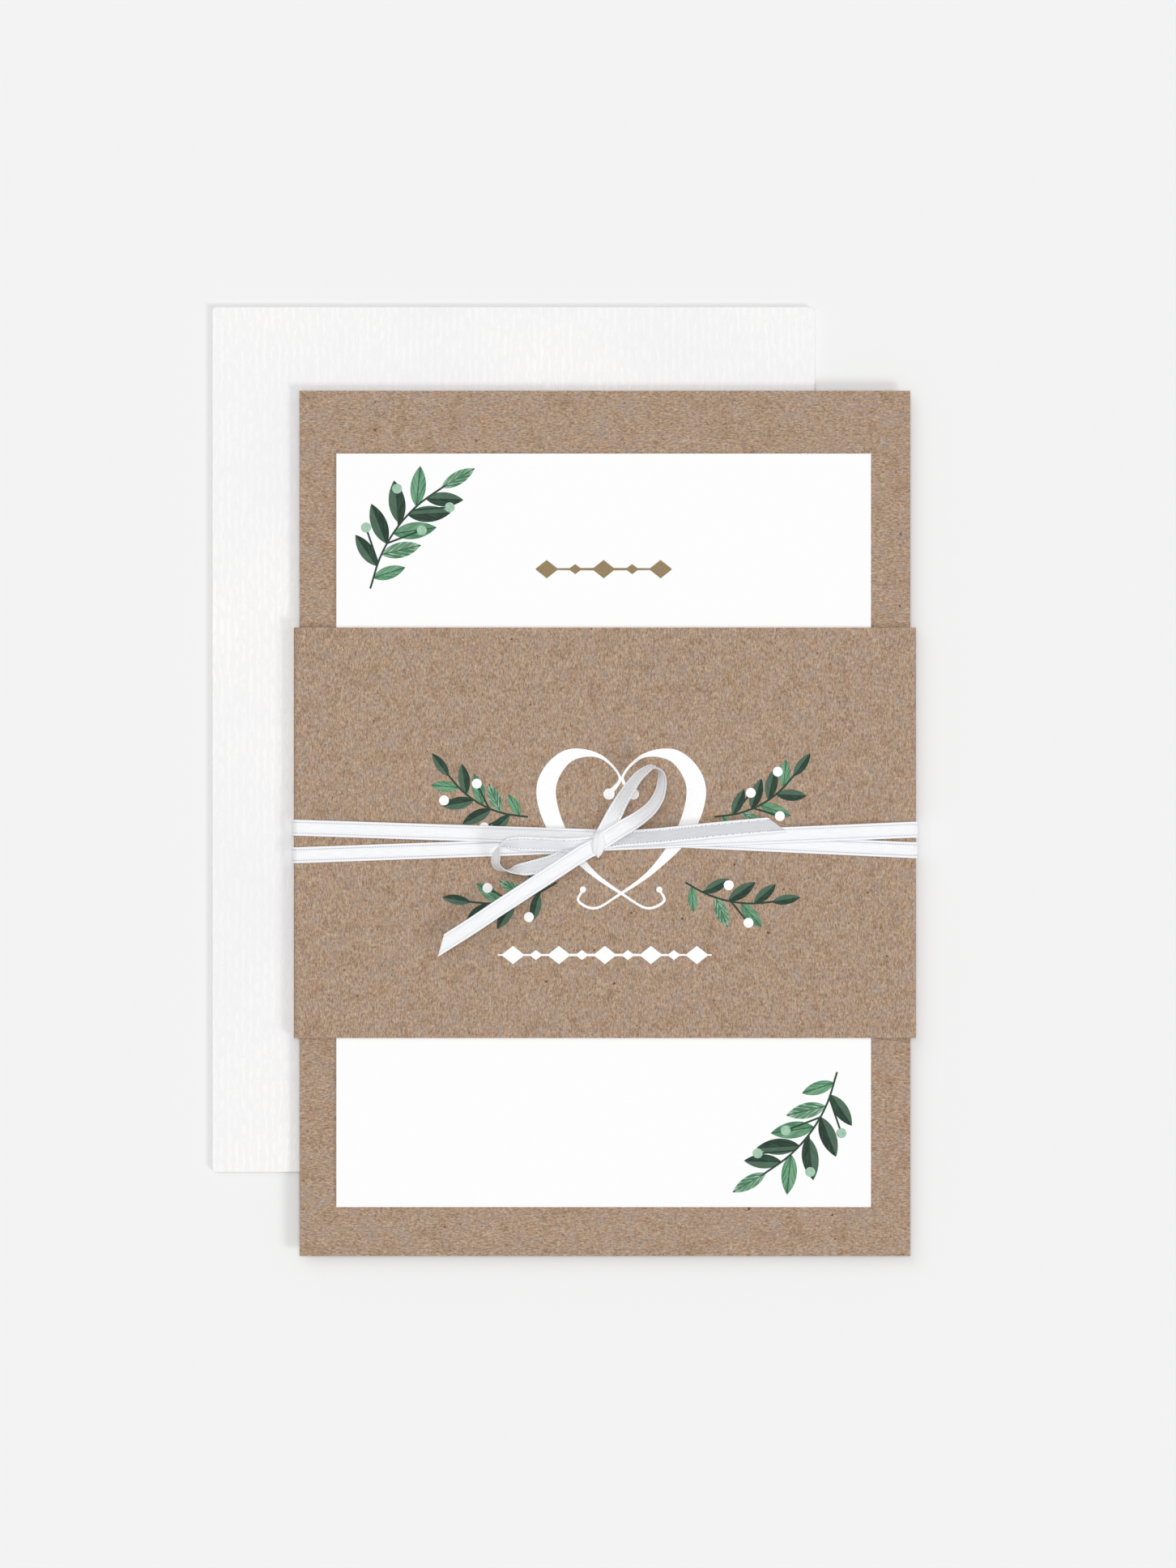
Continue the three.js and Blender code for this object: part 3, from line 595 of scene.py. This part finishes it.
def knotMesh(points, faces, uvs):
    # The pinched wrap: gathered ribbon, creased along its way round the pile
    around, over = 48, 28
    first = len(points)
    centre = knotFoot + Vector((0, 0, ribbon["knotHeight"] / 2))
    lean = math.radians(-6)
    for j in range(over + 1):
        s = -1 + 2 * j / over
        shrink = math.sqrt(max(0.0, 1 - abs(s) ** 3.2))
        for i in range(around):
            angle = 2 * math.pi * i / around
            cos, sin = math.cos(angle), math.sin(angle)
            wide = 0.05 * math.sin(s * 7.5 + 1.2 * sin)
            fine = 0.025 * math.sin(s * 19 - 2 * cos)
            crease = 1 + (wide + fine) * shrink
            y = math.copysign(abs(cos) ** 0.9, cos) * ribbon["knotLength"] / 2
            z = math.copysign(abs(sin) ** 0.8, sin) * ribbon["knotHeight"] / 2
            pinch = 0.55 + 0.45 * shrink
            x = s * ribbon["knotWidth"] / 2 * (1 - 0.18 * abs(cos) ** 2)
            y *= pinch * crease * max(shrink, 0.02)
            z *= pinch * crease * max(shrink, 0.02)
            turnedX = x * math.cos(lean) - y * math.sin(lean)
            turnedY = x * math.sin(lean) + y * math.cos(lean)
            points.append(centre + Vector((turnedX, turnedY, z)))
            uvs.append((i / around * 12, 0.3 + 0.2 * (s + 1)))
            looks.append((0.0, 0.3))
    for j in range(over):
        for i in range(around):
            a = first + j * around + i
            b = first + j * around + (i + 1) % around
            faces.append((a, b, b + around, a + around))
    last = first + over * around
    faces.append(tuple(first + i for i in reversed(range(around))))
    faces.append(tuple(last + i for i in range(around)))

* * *

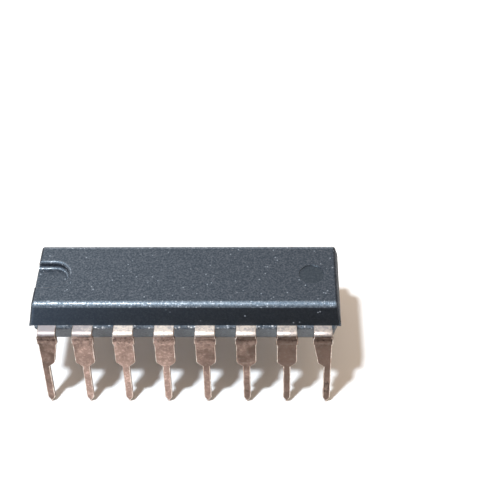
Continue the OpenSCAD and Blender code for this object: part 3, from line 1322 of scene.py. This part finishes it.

--

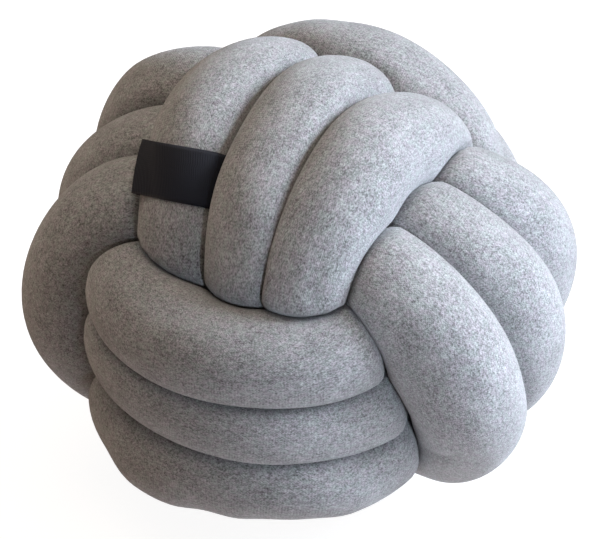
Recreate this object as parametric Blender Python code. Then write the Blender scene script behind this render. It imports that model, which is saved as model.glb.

* **Written exercise**
Check the records above line by line and tally those holding the string "from". Answer with the number only.

* **Answer to this task**
2